- **WORK REQUIRED**: Would you copy out the whole listing exactly as given?

───

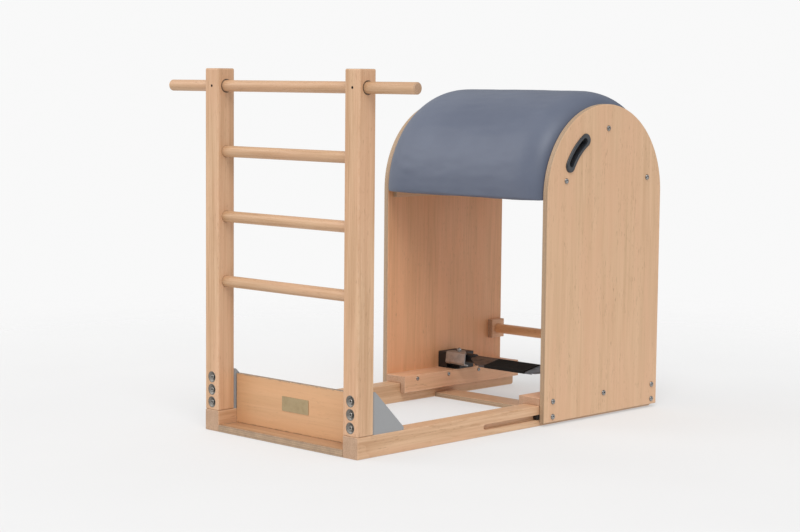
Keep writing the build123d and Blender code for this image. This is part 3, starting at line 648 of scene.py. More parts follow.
@dataclass(frozen=True)
class WoodFinish:
    """Clear satin lacquer over wood, with the figure along the grain and a darker end grain.

    Attributes:
        tone: Colours of the wood.
        grain: Direction of the fibres.
        figure: Strength of the grain's contrast.
        flecks: Share of dark flecks.
        ring_width: Distance between growth rings.
        edge: Colour that shows along the edges: paler wear where they are rubbed, and on soiled pieces dirt with
            painted shade at the joints.
        edge_share: Strength of that colour.
        edge_width: How far it reaches in from the edges.
        holes: Holes with painted shade round the rim.
        dark_rim: Share of a hole's border that takes the painted shade at full strength.
    """

    tone: WoodTone
    grain: Grain
    figure: float = 0.9
    flecks: float = 0.45
    ring_width: float = 0.0042
    edge: Color = RUBBED_EDGE
    edge_share: float = 0.35
    edge_width: float = 0.006
    holes: tuple[Hole, ...] = ()
    dark_rim: float = 0.4

    def hole_shadow(self, sketch: Sketch, place: Socket, hole: Hole) -> Socket:
        """Mask of the painted shade round a hole: 1 at the rim, falling to 0 over the border.

        Args:
            sketch: Sketch of the material's tree.
            place: Object coordinates.
            hole: The hole.

        Returns:
            The mask.
        """
        sides = {Grain.ALONG_X: (0, 1, 1), Grain.ALONG_Y: (1, 0, 1)}[hole.axis]
        away = sketch.stretched(sketch.vector("SUBTRACT", place, hole.centre).outputs[0], sides)
        distance = sketch.vector("LENGTH", away).outputs["Value"]
        dark_radius, clean_radius = hole.radius + self.dark_rim * hole.border, hole.radius + hole.border
        near = sketch.math("SUBTRACT", 1.0, sketch.ramp(distance, dark_radius, clean_radius))
        along = sketch.node("ShaderNodeSeparateXYZ", {0: place}).outputs[hole.axis.value]
        if hole.axis is not Grain.ALONG_X:
            along = sketch.math("ABSOLUTE", along)
        reached = sketch.math("LESS_THAN", along, hole.reach)
        return sketch.math("MULTIPLY", sketch.math("MULTIPLY", near, reached), hole.share)

    def end_share(self, sketch: Sketch) -> Socket:
        """1 where the surface faces along the fibres, 0 on the long sides."""
        return sketch.ramp(sketch.facing(self.grain.value), 0.55, 0.85)

    def material(self, effects: Effects, node: str, seed: int) -> Material:
        """Makes the finish for one piece.

        Args:
            effects: The shared groups.
            node: Node that it is for, whose box gives the worn edges.
            seed: Number that sets this piece's own figure.

        Returns:
            The new material.
        """
        made, sketch, shader = new_material("wood_" + node)
        low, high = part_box(node)
        spread = np.random.default_rng(seed).uniform(-1, 1, 3)
        shift = (0.07 + 0.05 * spread[0], 0.06 * spread[1], 3 * spread[2])
        place = sketch.object_place()
        from_pith = sketch.vector("ADD", sketch.along_z(place, self.grain), shift).outputs[0]
        values = {"Place": from_pith, "Light": self.tone.light, "Dark": self.tone.dark, "Warm": self.tone.warm}
        values |= {"Ring Width": self.ring_width, "Figure": self.figure, "Flecks": self.flecks}
        figure = effects.place(sketch, effects.figure, values)
        box = {"Place": place, "Centre": (low + high) / 2, "Half Size": (high - low) / 2, "Width": self.edge_width}
        arris = effects.place(sketch, effects.arris, box)
        marks = effects.place(sketch, effects.handling, {"Place": place, "Size": 0.12})
        ends = self.end_share(sketch)
        # The edge colour: paler wear on rubbed edges; on the soiled pieces dirt together with painted shade along the
        # joints.
        worn = sketch.math("MULTIPLY", arris.outputs["Mask"], self.edge_share)
        color = sketch.blend(worn, figure.outputs["Color"], self.edge)
        pores = sketch.noise(place, 420.0, 3.0, 0.6)
        end_color = sketch.blend(sketch.ramp(pores, 0.42, 0.66), END_GRAIN_PALE, END_GRAIN_DARK)
        end_color = sketch.blend(0.35, end_color, figure.outputs["Color"])
        color = sketch.blend(ends, color, end_color)
        # Painted shade round the holes: the colour darkens towards each hole's rim.
        for hole in self.holes:
            color = sketch.blend(self.hole_shadow(sketch, place, hole), color, RIM_PAINTED_SHADE)
        rough = sketch.math("MULTIPLY_ADD", figure.outputs["Gloss"], 0.12, 0.36)
        rough = sketch.math("MULTIPLY_ADD", marks.outputs["Mask"], 0.10, rough)
        rough = sketch.math("MULTIPLY_ADD", ends, 0.12, rough)
        sketch.feed(shader, {"Base Color": color, "Roughness": rough})
        raise_surface(sketch, shader, figure.outputs["Height"], 0.25, 0.0002)
        return made


@dataclass(frozen=True)
class PlyFinish:
    """Lacquered plywood: a veneer on its faces and its layers along its edges.

    Attributes:
        veneer: The face veneer.
        across: Axis letter of the board's thickness.
        ply: Thickness of one layer.
        soil: Share of dirt on the edges.
    """

    veneer: WoodFinish
    across: str
    ply: float = 0.0017
    soil: float = 0.0

    def material(self, effects: Effects, node: str, seed: int) -> Material:
        """Makes the finish for one board, as the veneer with its edge layers laid over it.

        Args:
            effects: The shared groups.
            node: Node that it is for.
            seed: Number that sets this board's own figure.

        Returns:
            The new material.
        """
        made = self.veneer.material(effects, node, seed)
        sketch = Sketch(made.node_tree)
        shader = next(n for n in made.node_tree.nodes if n.type == "BSDF_PRINCIPLED")
        face = shader.inputs["Base Color"].links[0].from_socket
        place = sketch.object_place()
        low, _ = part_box(node)
        through = sketch.node("ShaderNodeSeparateXYZ", {0: place}).outputs[self.across]
        depth = sketch.math("SUBTRACT", through, low["XYZ".index(self.across)])
        layers = effects.place(sketch, effects.plies, {"Place": place, "Depth": depth, "Ply": self.ply})
        edge = sketch.math("SUBTRACT", 1.0, sketch.ramp(sketch.facing(self.across), 0.55, 0.9))
        color = layers.outputs["Color"]
        if self.soil:
            dirt = sketch.ramp(sketch.noise(place, 38.0, 5.0, 0.65), 0.35, 0.65)
            color = sketch.blend(sketch.math("MULTIPLY", dirt, self.soil), color, EDGE_DIRT)
        color = sketch.blend(edge, face, color)
        sketch.feed(shader, {"Base Color": color})
        return made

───

- **SOLUTION BELOW**:
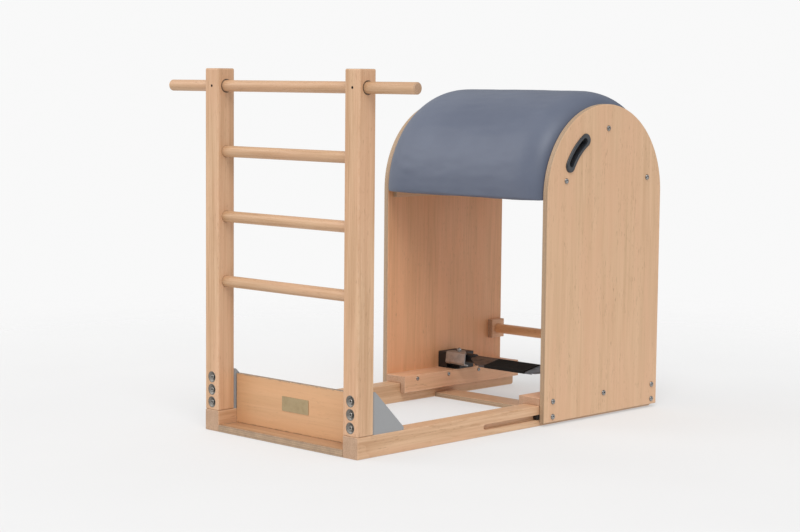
Keep writing the build123d and Blender code for this image. This is part 3, starting at line 648 of scene.py. More parts follow.
@dataclass(frozen=True)
class WoodFinish:
    """Clear satin lacquer over wood, with the figure along the grain and a darker end grain.

    Attributes:
        tone: Colours of the wood.
        grain: Direction of the fibres.
        figure: Strength of the grain's contrast.
        flecks: Share of dark flecks.
        ring_width: Distance between growth rings.
        edge: Colour that shows along the edges: paler wear where they are rubbed, and on soiled pieces dirt with
            painted shade at the joints.
        edge_share: Strength of that colour.
        edge_width: How far it reaches in from the edges.
        holes: Holes with painted shade round the rim.
        dark_rim: Share of a hole's border that takes the painted shade at full strength.
    """

    tone: WoodTone
    grain: Grain
    figure: float = 0.9
    flecks: float = 0.45
    ring_width: float = 0.0042
    edge: Color = RUBBED_EDGE
    edge_share: float = 0.35
    edge_width: float = 0.006
    holes: tuple[Hole, ...] = ()
    dark_rim: float = 0.4

    def hole_shadow(self, sketch: Sketch, place: Socket, hole: Hole) -> Socket:
        """Mask of the painted shade round a hole: 1 at the rim, falling to 0 over the border.

        Args:
            sketch: Sketch of the material's tree.
            place: Object coordinates.
            hole: The hole.

        Returns:
            The mask.
        """
        sides = {Grain.ALONG_X: (0, 1, 1), Grain.ALONG_Y: (1, 0, 1)}[hole.axis]
        away = sketch.stretched(sketch.vector("SUBTRACT", place, hole.centre).outputs[0], sides)
        distance = sketch.vector("LENGTH", away).outputs["Value"]
        dark_radius, clean_radius = hole.radius + self.dark_rim * hole.border, hole.radius + hole.border
        near = sketch.math("SUBTRACT", 1.0, sketch.ramp(distance, dark_radius, clean_radius))
        along = sketch.node("ShaderNodeSeparateXYZ", {0: place}).outputs[hole.axis.value]
        if hole.axis is not Grain.ALONG_X:
            along = sketch.math("ABSOLUTE", along)
        reached = sketch.math("LESS_THAN", along, hole.reach)
        return sketch.math("MULTIPLY", sketch.math("MULTIPLY", near, reached), hole.share)

    def end_share(self, sketch: Sketch) -> Socket:
        """1 where the surface faces along the fibres, 0 on the long sides."""
        return sketch.ramp(sketch.facing(self.grain.value), 0.55, 0.85)

    def material(self, effects: Effects, node: str, seed: int) -> Material:
        """Makes the finish for one piece.

        Args:
            effects: The shared groups.
            node: Node that it is for, whose box gives the worn edges.
            seed: Number that sets this piece's own figure.

        Returns:
            The new material.
        """
        made, sketch, shader = new_material("wood_" + node)
        low, high = part_box(node)
        spread = np.random.default_rng(seed).uniform(-1, 1, 3)
        shift = (0.07 + 0.05 * spread[0], 0.06 * spread[1], 3 * spread[2])
        place = sketch.object_place()
        from_pith = sketch.vector("ADD", sketch.along_z(place, self.grain), shift).outputs[0]
        values = {"Place": from_pith, "Light": self.tone.light, "Dark": self.tone.dark, "Warm": self.tone.warm}
        values |= {"Ring Width": self.ring_width, "Figure": self.figure, "Flecks": self.flecks}
        figure = effects.place(sketch, effects.figure, values)
        box = {"Place": place, "Centre": (low + high) / 2, "Half Size": (high - low) / 2, "Width": self.edge_width}
        arris = effects.place(sketch, effects.arris, box)
        marks = effects.place(sketch, effects.handling, {"Place": place, "Size": 0.12})
        ends = self.end_share(sketch)
        # The edge colour: paler wear on rubbed edges; on the soiled pieces dirt together with painted shade along the
        # joints.
        worn = sketch.math("MULTIPLY", arris.outputs["Mask"], self.edge_share)
        color = sketch.blend(worn, figure.outputs["Color"], self.edge)
        pores = sketch.noise(place, 420.0, 3.0, 0.6)
        end_color = sketch.blend(sketch.ramp(pores, 0.42, 0.66), END_GRAIN_PALE, END_GRAIN_DARK)
        end_color = sketch.blend(0.35, end_color, figure.outputs["Color"])
        color = sketch.blend(ends, color, end_color)
        # Painted shade round the holes: the colour darkens towards each hole's rim.
        for hole in self.holes:
            color = sketch.blend(self.hole_shadow(sketch, place, hole), color, RIM_PAINTED_SHADE)
        rough = sketch.math("MULTIPLY_ADD", figure.outputs["Gloss"], 0.12, 0.36)
        rough = sketch.math("MULTIPLY_ADD", marks.outputs["Mask"], 0.10, rough)
        rough = sketch.math("MULTIPLY_ADD", ends, 0.12, rough)
        sketch.feed(shader, {"Base Color": color, "Roughness": rough})
        raise_surface(sketch, shader, figure.outputs["Height"], 0.25, 0.0002)
        return made


@dataclass(frozen=True)
class PlyFinish:
    """Lacquered plywood: a veneer on its faces and its layers along its edges.

    Attributes:
        veneer: The face veneer.
        across: Axis letter of the board's thickness.
        ply: Thickness of one layer.
        soil: Share of dirt on the edges.
    """

    veneer: WoodFinish
    across: str
    ply: float = 0.0017
    soil: float = 0.0

    def material(self, effects: Effects, node: str, seed: int) -> Material:
        """Makes the finish for one board, as the veneer with its edge layers laid over it.

        Args:
            effects: The shared groups.
            node: Node that it is for.
            seed: Number that sets this board's own figure.

        Returns:
            The new material.
        """
        made = self.veneer.material(effects, node, seed)
        sketch = Sketch(made.node_tree)
        shader = next(n for n in made.node_tree.nodes if n.type == "BSDF_PRINCIPLED")
        face = shader.inputs["Base Color"].links[0].from_socket
        place = sketch.object_place()
        low, _ = part_box(node)
        through = sketch.node("ShaderNodeSeparateXYZ", {0: place}).outputs[self.across]
        depth = sketch.math("SUBTRACT", through, low["XYZ".index(self.across)])
        layers = effects.place(sketch, effects.plies, {"Place": place, "Depth": depth, "Ply": self.ply})
        edge = sketch.math("SUBTRACT", 1.0, sketch.ramp(sketch.facing(self.across), 0.55, 0.9))
        color = layers.outputs["Color"]
        if self.soil:
            dirt = sketch.ramp(sketch.noise(place, 38.0, 5.0, 0.65), 0.35, 0.65)
            color = sketch.blend(sketch.math("MULTIPLY", dirt, self.soil), color, EDGE_DIRT)
        color = sketch.blend(edge, face, color)
        sketch.feed(shader, {"Base Color": color})
        return made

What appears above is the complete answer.